Of course the back story is that he and his wife were supposed to be making this trek together and she got sick and did not live to move into the retirement home of their dreams, well at least of her dreams.   This was not the plan that Jim had when he promised his wife to continue on without her. Of course this makes the plot flow with the cantankerous, unhappy detective not wanting to move in and not wanting to make friends in the new neighborhood.  It sets the tone for arguments with the people who want to befriend him and leads to his having to work to fit into the neighborhood.  It also creates the interactions that keep the reader guessing who the murderer is well into the novel, as he questions his relationship with each of the members of the development.

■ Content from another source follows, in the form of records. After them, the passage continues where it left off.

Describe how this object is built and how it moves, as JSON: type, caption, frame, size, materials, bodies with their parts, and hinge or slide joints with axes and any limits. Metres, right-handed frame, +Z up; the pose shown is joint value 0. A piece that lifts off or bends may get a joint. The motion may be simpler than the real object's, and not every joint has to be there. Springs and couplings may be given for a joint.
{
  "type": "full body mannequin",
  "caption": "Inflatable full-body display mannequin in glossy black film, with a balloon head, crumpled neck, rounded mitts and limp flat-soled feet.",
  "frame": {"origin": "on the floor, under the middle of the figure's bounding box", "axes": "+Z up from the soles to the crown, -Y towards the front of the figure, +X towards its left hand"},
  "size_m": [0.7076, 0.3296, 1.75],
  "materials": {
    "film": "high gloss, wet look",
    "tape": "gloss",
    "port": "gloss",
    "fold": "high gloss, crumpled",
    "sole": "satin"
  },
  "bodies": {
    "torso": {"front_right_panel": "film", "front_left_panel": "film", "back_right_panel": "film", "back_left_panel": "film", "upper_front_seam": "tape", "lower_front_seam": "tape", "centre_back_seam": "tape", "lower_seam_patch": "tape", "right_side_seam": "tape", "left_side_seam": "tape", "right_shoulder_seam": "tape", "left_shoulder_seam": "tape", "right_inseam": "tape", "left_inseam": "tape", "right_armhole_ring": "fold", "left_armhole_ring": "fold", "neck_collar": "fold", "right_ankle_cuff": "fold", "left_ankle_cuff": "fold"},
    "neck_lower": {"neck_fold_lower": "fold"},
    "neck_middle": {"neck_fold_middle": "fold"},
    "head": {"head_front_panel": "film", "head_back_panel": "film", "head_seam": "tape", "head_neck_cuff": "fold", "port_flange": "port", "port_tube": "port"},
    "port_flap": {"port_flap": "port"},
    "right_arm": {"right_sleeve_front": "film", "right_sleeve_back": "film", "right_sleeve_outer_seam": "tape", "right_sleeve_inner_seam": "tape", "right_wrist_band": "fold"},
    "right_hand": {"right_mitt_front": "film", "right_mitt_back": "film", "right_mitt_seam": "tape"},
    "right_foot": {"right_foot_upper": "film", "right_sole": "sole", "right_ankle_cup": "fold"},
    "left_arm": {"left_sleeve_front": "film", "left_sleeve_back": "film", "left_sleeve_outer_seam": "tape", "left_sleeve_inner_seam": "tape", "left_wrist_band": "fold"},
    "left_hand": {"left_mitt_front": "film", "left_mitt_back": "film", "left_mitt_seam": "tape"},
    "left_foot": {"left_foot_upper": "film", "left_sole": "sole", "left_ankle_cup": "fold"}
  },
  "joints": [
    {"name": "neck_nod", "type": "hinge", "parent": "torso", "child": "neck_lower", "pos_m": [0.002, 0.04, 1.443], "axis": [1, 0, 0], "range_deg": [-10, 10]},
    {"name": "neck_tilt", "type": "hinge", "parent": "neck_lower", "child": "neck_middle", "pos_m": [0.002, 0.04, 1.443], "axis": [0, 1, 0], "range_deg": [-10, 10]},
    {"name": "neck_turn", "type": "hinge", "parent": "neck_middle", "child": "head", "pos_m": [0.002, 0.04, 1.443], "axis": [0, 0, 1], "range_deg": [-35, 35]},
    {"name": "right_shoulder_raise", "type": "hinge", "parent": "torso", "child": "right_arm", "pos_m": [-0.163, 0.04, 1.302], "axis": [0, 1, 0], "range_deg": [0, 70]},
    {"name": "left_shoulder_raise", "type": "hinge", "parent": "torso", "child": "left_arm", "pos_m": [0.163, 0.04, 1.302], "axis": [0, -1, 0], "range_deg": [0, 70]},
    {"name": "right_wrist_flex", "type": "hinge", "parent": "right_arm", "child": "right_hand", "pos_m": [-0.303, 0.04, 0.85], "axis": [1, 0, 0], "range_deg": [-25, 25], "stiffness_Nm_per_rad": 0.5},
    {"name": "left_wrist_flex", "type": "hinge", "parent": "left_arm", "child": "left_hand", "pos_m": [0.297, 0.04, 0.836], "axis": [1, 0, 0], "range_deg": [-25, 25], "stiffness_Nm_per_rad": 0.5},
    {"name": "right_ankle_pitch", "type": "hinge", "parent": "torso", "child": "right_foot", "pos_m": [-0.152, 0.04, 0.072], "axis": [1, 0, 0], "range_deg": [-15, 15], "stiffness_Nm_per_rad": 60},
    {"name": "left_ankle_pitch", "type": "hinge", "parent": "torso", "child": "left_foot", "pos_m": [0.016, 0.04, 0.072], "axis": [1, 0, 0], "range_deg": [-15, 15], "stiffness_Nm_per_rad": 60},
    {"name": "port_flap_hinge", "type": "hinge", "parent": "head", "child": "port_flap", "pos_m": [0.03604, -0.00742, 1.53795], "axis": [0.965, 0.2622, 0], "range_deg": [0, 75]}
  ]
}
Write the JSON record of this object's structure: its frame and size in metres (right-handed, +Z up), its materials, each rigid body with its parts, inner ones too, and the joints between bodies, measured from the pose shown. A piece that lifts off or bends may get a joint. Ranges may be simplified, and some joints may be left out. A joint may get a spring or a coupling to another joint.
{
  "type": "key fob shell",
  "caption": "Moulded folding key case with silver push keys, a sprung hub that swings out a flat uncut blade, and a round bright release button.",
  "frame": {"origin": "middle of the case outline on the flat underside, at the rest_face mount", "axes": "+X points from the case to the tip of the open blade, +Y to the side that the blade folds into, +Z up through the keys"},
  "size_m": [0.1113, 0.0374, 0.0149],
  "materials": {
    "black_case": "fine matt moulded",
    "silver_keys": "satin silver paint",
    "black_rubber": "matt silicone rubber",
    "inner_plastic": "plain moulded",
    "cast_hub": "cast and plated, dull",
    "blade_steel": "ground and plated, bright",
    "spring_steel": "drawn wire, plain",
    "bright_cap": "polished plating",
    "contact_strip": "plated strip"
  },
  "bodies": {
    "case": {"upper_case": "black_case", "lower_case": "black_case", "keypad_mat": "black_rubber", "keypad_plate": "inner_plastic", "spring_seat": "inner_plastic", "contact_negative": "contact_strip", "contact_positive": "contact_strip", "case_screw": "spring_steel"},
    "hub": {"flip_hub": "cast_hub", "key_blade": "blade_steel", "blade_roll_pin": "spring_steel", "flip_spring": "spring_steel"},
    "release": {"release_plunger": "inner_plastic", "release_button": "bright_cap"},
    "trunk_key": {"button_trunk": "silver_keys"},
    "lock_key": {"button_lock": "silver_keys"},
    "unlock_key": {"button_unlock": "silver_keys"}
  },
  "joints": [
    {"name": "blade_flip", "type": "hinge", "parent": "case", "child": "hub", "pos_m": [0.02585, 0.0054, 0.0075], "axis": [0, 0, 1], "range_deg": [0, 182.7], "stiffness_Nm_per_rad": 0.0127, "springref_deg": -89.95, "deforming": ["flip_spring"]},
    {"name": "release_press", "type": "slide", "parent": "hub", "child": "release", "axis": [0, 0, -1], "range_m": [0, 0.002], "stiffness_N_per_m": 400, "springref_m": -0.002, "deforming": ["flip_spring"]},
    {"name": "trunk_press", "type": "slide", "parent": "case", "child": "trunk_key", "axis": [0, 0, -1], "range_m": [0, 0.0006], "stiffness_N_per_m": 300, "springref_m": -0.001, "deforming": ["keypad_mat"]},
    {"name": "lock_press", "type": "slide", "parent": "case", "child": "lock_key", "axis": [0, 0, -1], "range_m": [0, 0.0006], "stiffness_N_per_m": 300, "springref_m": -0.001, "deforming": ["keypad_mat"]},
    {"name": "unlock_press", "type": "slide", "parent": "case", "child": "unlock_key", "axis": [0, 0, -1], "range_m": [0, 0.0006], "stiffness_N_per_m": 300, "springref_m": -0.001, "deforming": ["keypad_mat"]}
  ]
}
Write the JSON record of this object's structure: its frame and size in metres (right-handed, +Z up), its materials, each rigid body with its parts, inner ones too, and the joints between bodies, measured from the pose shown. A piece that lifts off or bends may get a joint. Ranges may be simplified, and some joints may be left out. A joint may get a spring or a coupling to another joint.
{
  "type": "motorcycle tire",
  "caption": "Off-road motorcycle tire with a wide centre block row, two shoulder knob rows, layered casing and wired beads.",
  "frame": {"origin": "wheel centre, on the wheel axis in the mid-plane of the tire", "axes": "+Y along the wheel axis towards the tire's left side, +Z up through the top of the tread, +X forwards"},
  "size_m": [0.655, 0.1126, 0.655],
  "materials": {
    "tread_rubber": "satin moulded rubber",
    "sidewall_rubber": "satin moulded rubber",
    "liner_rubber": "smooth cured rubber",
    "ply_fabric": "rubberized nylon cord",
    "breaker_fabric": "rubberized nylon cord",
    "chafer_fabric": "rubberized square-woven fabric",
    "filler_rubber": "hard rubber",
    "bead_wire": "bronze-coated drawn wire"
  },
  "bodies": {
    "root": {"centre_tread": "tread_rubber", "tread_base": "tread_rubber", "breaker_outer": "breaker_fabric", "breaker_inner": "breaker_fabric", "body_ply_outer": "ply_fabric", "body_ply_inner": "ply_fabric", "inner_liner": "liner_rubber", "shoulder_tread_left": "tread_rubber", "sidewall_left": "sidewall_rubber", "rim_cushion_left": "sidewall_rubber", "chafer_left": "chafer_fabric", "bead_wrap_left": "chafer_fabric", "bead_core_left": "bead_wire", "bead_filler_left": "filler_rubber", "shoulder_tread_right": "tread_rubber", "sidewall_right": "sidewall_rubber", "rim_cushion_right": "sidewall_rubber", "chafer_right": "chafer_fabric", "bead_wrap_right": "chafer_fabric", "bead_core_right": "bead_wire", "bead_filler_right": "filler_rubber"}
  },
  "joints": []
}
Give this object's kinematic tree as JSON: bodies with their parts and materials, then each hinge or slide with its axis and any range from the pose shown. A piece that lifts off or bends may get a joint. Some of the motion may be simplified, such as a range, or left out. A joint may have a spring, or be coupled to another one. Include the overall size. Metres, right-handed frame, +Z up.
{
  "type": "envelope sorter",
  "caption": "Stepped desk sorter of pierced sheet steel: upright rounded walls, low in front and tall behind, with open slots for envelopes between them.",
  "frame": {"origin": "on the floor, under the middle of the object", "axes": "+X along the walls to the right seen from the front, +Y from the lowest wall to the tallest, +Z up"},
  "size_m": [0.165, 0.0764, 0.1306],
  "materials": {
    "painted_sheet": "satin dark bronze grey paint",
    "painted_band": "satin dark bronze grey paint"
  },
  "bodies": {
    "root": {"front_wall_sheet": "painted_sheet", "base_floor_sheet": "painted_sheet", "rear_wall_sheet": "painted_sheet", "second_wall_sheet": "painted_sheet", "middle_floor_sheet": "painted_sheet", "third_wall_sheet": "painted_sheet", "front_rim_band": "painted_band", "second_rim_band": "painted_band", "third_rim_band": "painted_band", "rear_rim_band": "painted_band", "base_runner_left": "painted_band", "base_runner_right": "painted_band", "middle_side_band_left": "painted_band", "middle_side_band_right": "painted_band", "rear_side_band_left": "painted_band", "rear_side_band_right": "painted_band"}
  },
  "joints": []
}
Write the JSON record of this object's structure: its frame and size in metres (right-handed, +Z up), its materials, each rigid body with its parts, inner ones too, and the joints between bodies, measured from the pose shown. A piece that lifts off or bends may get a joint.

Of course against his better judgment he does get caught up in a murder that happens after he has moved in and also with his neighbor, who he adds to his suspect list, they go about trying to uncover the criminal behavior that is happening in Shady Place.  There are plenty of personalities to get to know in this new community.  There is Mike Johnson next door, who looks familiar from the crime scene in the Philadelphia precinct he just left.  There is Beverly, the attractive widow, who lives on the other side.  There are Jay and Tommy who help make up the golf foursome along with Bonnie and Lynn who the group includes in the weekly poker game.  There are also all the rules and regulations that Jim is not used to following, so he comes coming into contact with Linda who enforces the rules and also Samuel Thane, the Real Estate broker,  who is always ready to sell his home for him.  With all these characters there is bound to be trouble, arguments and even a fist fight and a car chase, except this time it is with golf carts.

Author David A. Byrne has started something clever and entertaining with this new retired detective in a retirement community called Shady Place.  There should be plenty of material to continue finding dead bodies and other crimes committed to keep Jim Phillips busy for many years to come.